12 Desperate Straight Lines (Sub Pop, 2011)
by Telekinesis
originally published at Dusted Magazine
The dude-librarian aspect of his press photos is no doubt at least partially responsible, but it’s really tempting to think of Michael Benjamin Lerner as the vessel into which Ben Gibbard’s spirit passed once Death Cab For Cutie began its decline toward self-satisfied smarm. Lerner’s lyrics are less literate than Gibbard’s, or less literary, but he arguably knows how to write a better hook — start with "50 Ways," "Car Crash," and the obliging post-punk stomp "Please Ask For Help." In any case there’s nothing wrong with lyrical simplicity: he’s a pop singer, not the poet laureate. (Which would you prefer, the candor of "I Cannot Love You" or the consolation-reacharound of DCFC’s "One Day You Will Be Loved"? An undergraduate English paper could be written on why the former makes Lerner come off as less of an asshole.)

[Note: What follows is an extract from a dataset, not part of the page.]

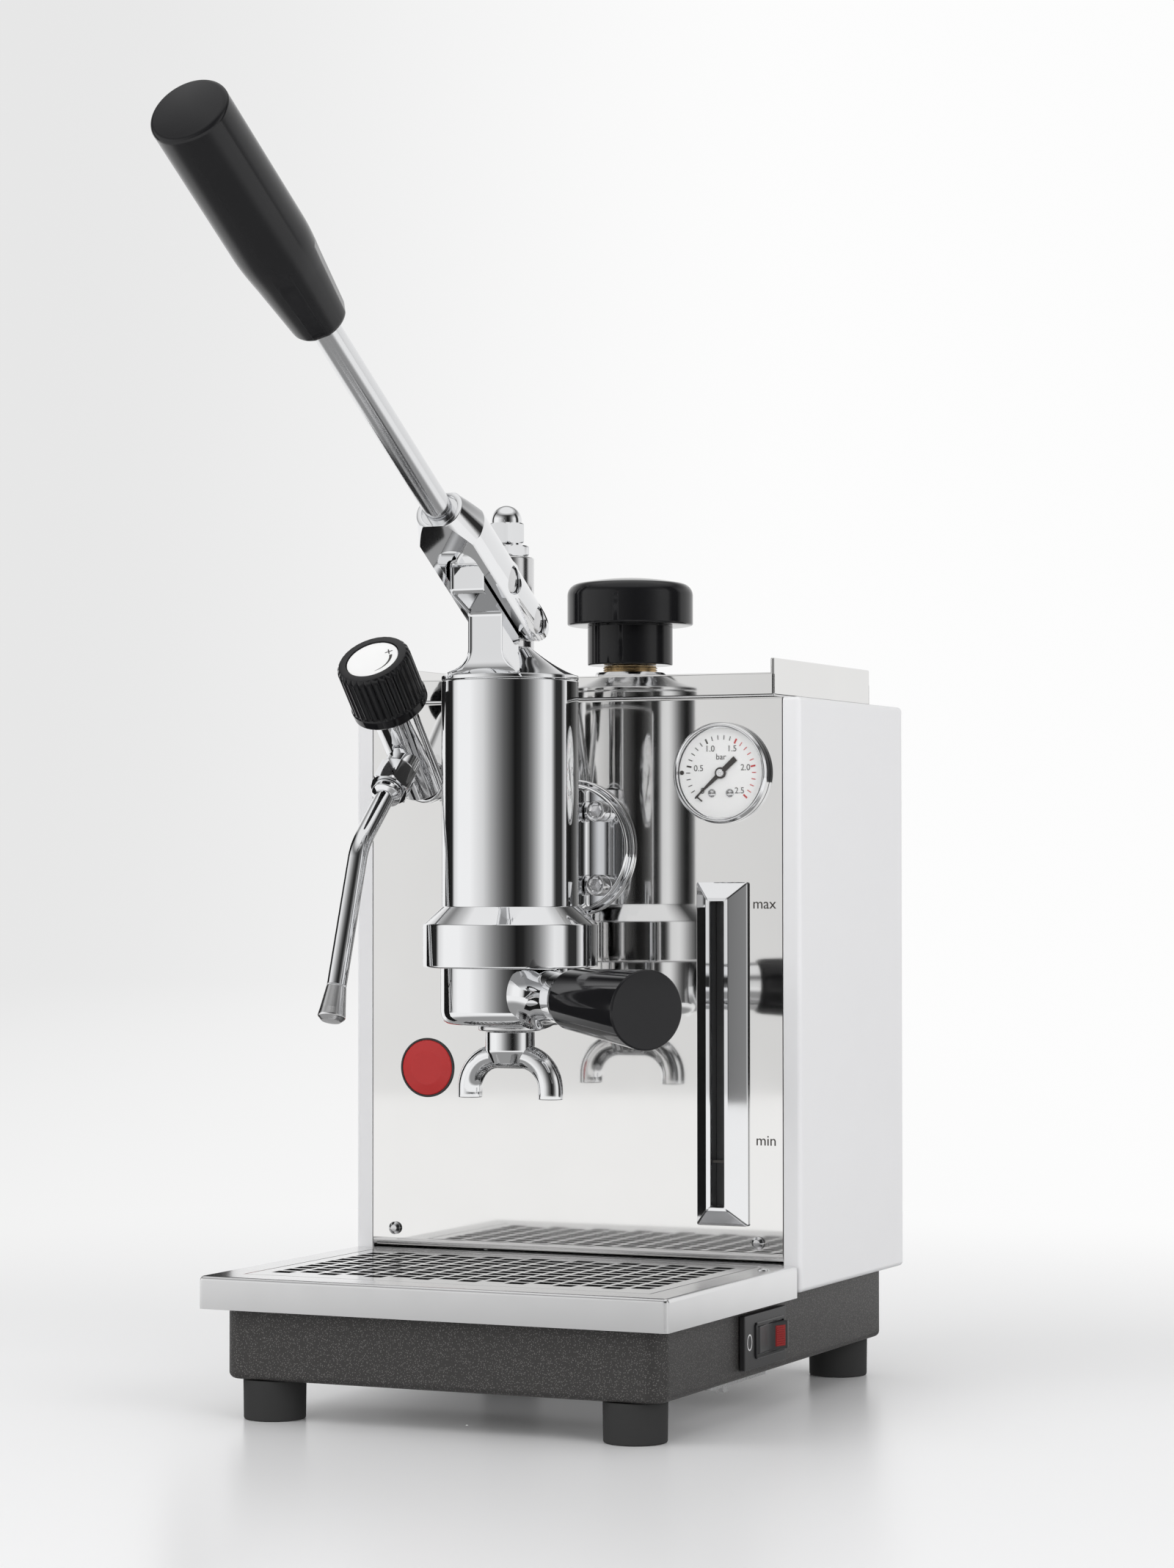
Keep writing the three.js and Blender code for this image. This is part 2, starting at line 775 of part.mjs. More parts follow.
function addRearPanel() {
  const plate = join(
    block([-panelHalf, panelHalf], [bodyDepth - sheet, bodyDepth], [bodyBottom, bodyTop]),
    block([-panelHalf, panelHalf], [bodyDepth - panelCap, bodyDepth], [bodyTop - sheet, bodyTop]));
  const half = inletBodyWidth / 2 + fitGap;
  const rise = inletBodyHeight / 2 + fitGap;
  const hole = block([inletX - half, inletX + half], [bodyDepth - sheet - cutRun, bodyDepth + cutRun],
    [inletZ - rise, inletZ + rise]);
  add('rear_panel', cut(plate, hole), whitePaint);
}

// Drip tray: cover with skirts, perforated grille and basin
function addTrayCover() {
  const half = trayHalf;
  const outline = roundedBox(-half, half, -trayReach, -trayBackGap, trayCorner);
  const inner = roundedBox(-half + sheet, half - sheet, -trayReach + sheet, -trayBackGap - sheet,
    trayCorner - sheet);
  const shell = pulledUp(outline, trayTop - traySkirt, trayTop)
    .subtract(pulledUp(inner, trayTop - traySkirt - cutRun, trayTop - sheet))
    .subtract(block([-half + sheet, half - sheet], [-trayBackGap - sheet - fitGap, cutRun],
      [trayTop - traySkirt - cutRun, trayTop - sheet]));
  const rimTop = trayTop - sheet / 2;
  const rimBottom = trayTop - grilleSheet - fitGap - sheet;
  const rim = block([-grilleHalf - sheet, grilleHalf + sheet], [grilleFront - sheet, grilleBack + sheet],
    [rimBottom, rimTop]);
  const mouth = block([-grilleHalf, grilleHalf], [grilleFront, grilleBack],
    [trayTop - grilleSheet - fitGap, trayTop + cutRun]);
  const window = block([-grilleHalf + grilleLedge, grilleHalf - grilleLedge],
    [grilleFront + grilleLedge, grilleBack - grilleLedge], [rimBottom - cutRun, trayTop]);
  const screw = turned([[0, trayTop - sheet / 2], [coverScrewRadius, trayTop - sheet / 2],
    [coverScrewRadius, trayTop + coverScrewRise / 2], [coverScrewRadius / 2, trayTop + coverScrewRise],
    [0, trayTop + coverScrewRise]], smallSides, half - coverScrewInset, -coverScrewBack);
  add('tray_cover', join(cut(join(shell, rim), mouth, window), screw), steel);
}

function addGrille() {
  const x1 = grilleHalf - fitGap;
  const y0 = grilleFront + fitGap;
  const y1 = grilleBack - fitGap;
  const border = grilleLedge + slotBar;
  const columns = Math.floor((x1 * 2 - border * 2 + slotBar) / slotColumnPitch);
  const rows = Math.floor((y1 - y0 - border * 2 + slotBar) / slotRowPitch - staggerShare);
  const firstX = -(columns * slotColumnPitch - slotBar) / 2;
  const firstY = (y0 + y1) / 2 - ((rows + staggerShare) * slotRowPitch - slotBar) / 2;
  const holes = [];
  for (let i = 0; i < columns; i += 1) {
    for (let j = 0; j < rows; j += 1) {
      const x = firstX + i * slotColumnPitch;
      const y = firstY + (j + (i % 2) / 2) * slotRowPitch;
      holes.push(block([x, x + slotColumnPitch - slotBar], [y, y + slotRowPitch - slotBar],
        [trayTop - grilleSheet - cutRun, trayTop + cutRun]));
    }
  }
  add('drip_grille', cut(block([-x1, x1], [y0, y1], [trayTop - grilleSheet, trayTop]), ...holes), steel);
}

// The basin hangs by its rim on the base's walls, under the cover
function addBasin() {
  const half = baseHalf - baseWall - basinPlay;
  const y0 = baseFront + baseWall + basinPlay;
  const y1 = -trayBackGap - sheet - fitGap - basinRim;
  const bottom = basinTop - basinDepth;
  const corner = baseCorner - baseWall - basinPlay;
  const pan = pulledUp(roundedBox(-half, half, y0, y1, corner), bottom, basinTop);
  const rim = pulledUp(roundedBox(-half - basinRim, half + basinRim, y0 - basinRim, y1, corner + basinRim),
    basinTop - basinSheet, basinTop);
  const hollow = pulledUp(roundedBox(-half + basinSheet, half - basinSheet, y0 + basinSheet, y1 - basinSheet,
    corner - basinSheet * 2), bottom + basinSheet, basinTop + cutRun);
  add('drip_basin', cut(join(pan, rim), hollow), steel);
}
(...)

Death Cab is only one point of comparison, and admittedly not the most illuminating as sound goes. There’s a whole hodgepodge of gentlemanly indie-rock precedent to call back to: some Elliott Smith ("Fever Chill") and some Beulah ("Car Crash") and some New Order ("Country Lane"). But the way in which 12 Desperate Straight Lines is satisfying is rather like the way Death Cab used to be satisfying, the way it conveys something real and affecting about difficult loves without insisting or pretending to any particular hipness. If Lerner is more content to caption his urgent, concise ditties with uncomplicated witticisms ("I can see straight through you / you turn clear in the sun") and dorky record-collector jabs ("Paul Simon probably said it the best / there truly are 50 ways"), it serves us just as well.
The charm of these songs won’t last forever. They’ll have their season in your heart or car stereo, their refrains will seep gently into your vocabulary, and at some point you’ll stop needing them, but it’s welcome company while it lasts. It’s way harder to pull off this kind of crunchy tenderness than you’d think.